───── STORED DATA ─────

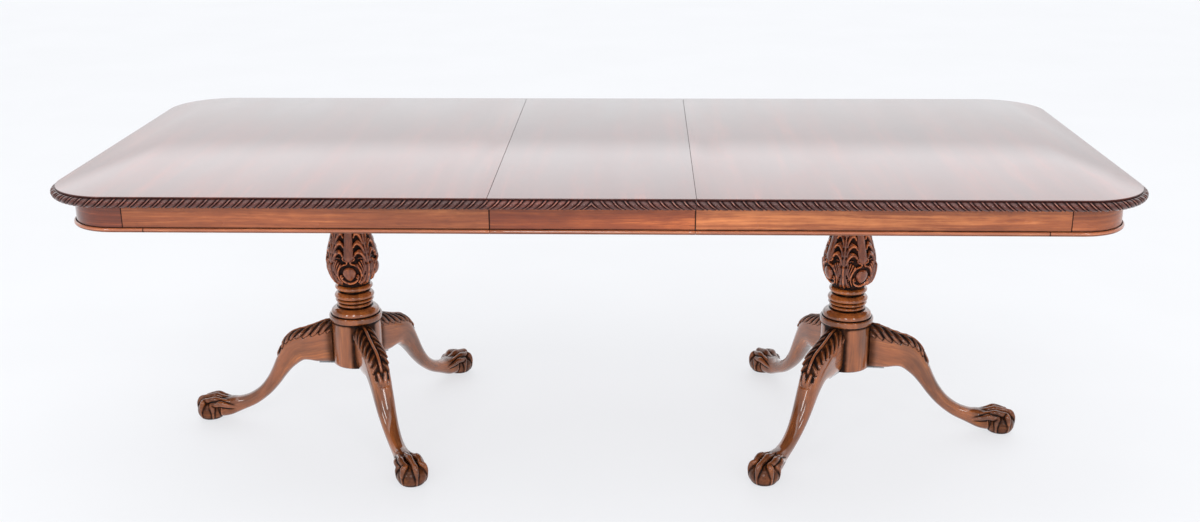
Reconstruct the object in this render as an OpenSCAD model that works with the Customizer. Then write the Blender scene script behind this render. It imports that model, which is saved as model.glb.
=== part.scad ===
// Double pedestal extending dining table: two half tops and one leaf on
// wooden equaliser slides, each half carried by a turned column on three
// cabriole legs with paw feet. Origin on the floor under the middle of the
// leaf, X along the table, Y from the front edge to the back edge, Z up.

/* [Overall] */
// Length of the table with the leaf in place
table_length = 2400; // [2200:10:2600]
// Width of the table top
table_width = 1066; // [1000:2:1120]
// Height of the top surface above the floor
table_height = 762; // [740:1:790]
// Length of the loose leaf along the table
leaf_length = 445; // [400:5:500]
// Corner radius of the table top
corner_radius = 148; // [120:1:180]
// Width of the joint line between a half top and the leaf
seam_gap = 0.6; // [0.4:0.1:1.2]

/* [Top and edge moulding] */
// Thickness of the top boards
top_thick = 20; // [18:1:26]
// Thickness of the plain lip above the gadroon moulding
lip_thick = 4; // [3:0.5:6]
// Height of the gadroon moulding
gadroon_height = 19; // [16:1:22]
// Depth of the rebate that the gadroon moulding sits in
gadroon_depth = 16; // [12:1:20]
// How far the gadroon moulding stands out past the plain lip
gadroon_projection = 7; // [0:1:8]
// How far the leaf's underside stays above the slide rails
leaf_clearance = 0.4; // [0.3:0.1:1]

/* [Apron] */
// Distance from the edge of the top to the outer face of the apron
apron_inset = 37; // [30:1:50]
// Thickness of the apron boards
apron_thick = 20; // [16:1:24]
// Visible height of the apron boards below the top boards
apron_height = 60; // [50:1:70]
// Height of the bead moulding under the apron
bead_height = 10; // [8:1:14]
// How far the bead stands out in front of the apron
bead_projection = 6; // [4:1:9]

/* [Slides] */
// Distance from the table's centreline to the middle of a centre rail
slide_y = 198; // [190:1:220]
// Width of a centre rail
rail_width = 27; // [26:1:30]
// Height of the slide rails
rail_height = 47.5; // [44:0.5:50]
// Gap between neighbouring rails
rail_gap = 0.5; // [0.4:0.1:0.8]
// Length of a centre rail
centre_rail_length = 960; // [900:10:1000]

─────

STATED TASK: Your task is to quote the listing above word for word.

FINAL ANSWER:
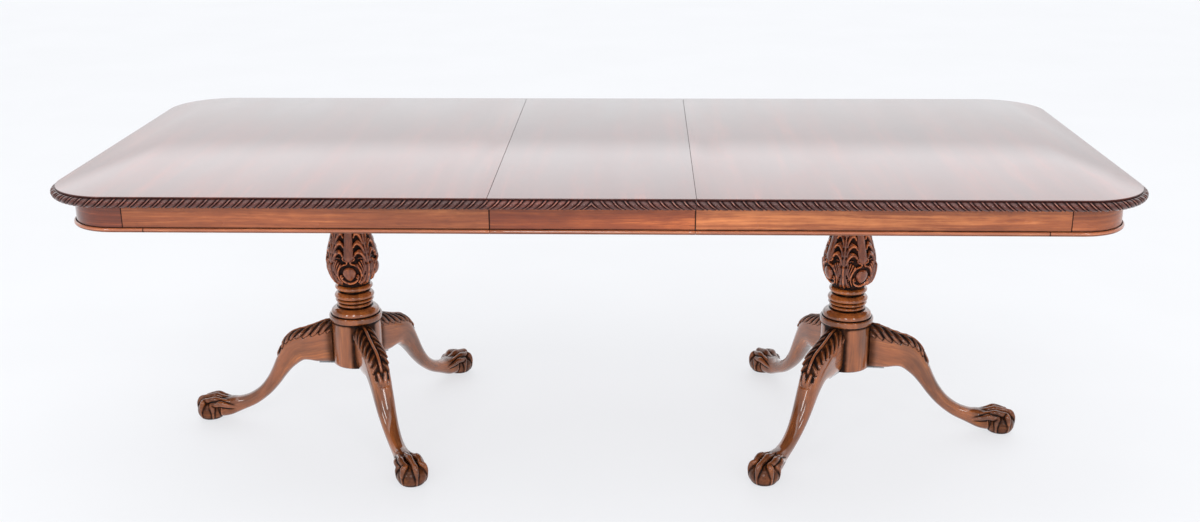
Reconstruct the object in this render as an OpenSCAD model that works with the Customizer. Then write the Blender scene script behind this render. It imports that model, which is saved as model.glb.
=== part.scad ===
// Double pedestal extending dining table: two half tops and one leaf on
// wooden equaliser slides, each half carried by a turned column on three
// cabriole legs with paw feet. Origin on the floor under the middle of the
// leaf, X along the table, Y from the front edge to the back edge, Z up.

/* [Overall] */
// Length of the table with the leaf in place
table_length = 2400; // [2200:10:2600]
// Width of the table top
table_width = 1066; // [1000:2:1120]
// Height of the top surface above the floor
table_height = 762; // [740:1:790]
// Length of the loose leaf along the table
leaf_length = 445; // [400:5:500]
// Corner radius of the table top
corner_radius = 148; // [120:1:180]
// Width of the joint line between a half top and the leaf
seam_gap = 0.6; // [0.4:0.1:1.2]

/* [Top and edge moulding] */
// Thickness of the top boards
top_thick = 20; // [18:1:26]
// Thickness of the plain lip above the gadroon moulding
lip_thick = 4; // [3:0.5:6]
// Height of the gadroon moulding
gadroon_height = 19; // [16:1:22]
// Depth of the rebate that the gadroon moulding sits in
gadroon_depth = 16; // [12:1:20]
// How far the gadroon moulding stands out past the plain lip
gadroon_projection = 7; // [0:1:8]
// How far the leaf's underside stays above the slide rails
leaf_clearance = 0.4; // [0.3:0.1:1]

/* [Apron] */
// Distance from the edge of the top to the outer face of the apron
apron_inset = 37; // [30:1:50]
// Thickness of the apron boards
apron_thick = 20; // [16:1:24]
// Visible height of the apron boards below the top boards
apron_height = 60; // [50:1:70]
// Height of the bead moulding under the apron
bead_height = 10; // [8:1:14]
// How far the bead stands out in front of the apron
bead_projection = 6; // [4:1:9]

/* [Slides] */
// Distance from the table's centreline to the middle of a centre rail
slide_y = 198; // [190:1:220]
// Width of a centre rail
rail_width = 27; // [26:1:30]
// Height of the slide rails
rail_height = 47.5; // [44:0.5:50]
// Gap between neighbouring rails
rail_gap = 0.5; // [0.4:0.1:0.8]
// Length of a centre rail
centre_rail_length = 960; // [900:10:1000]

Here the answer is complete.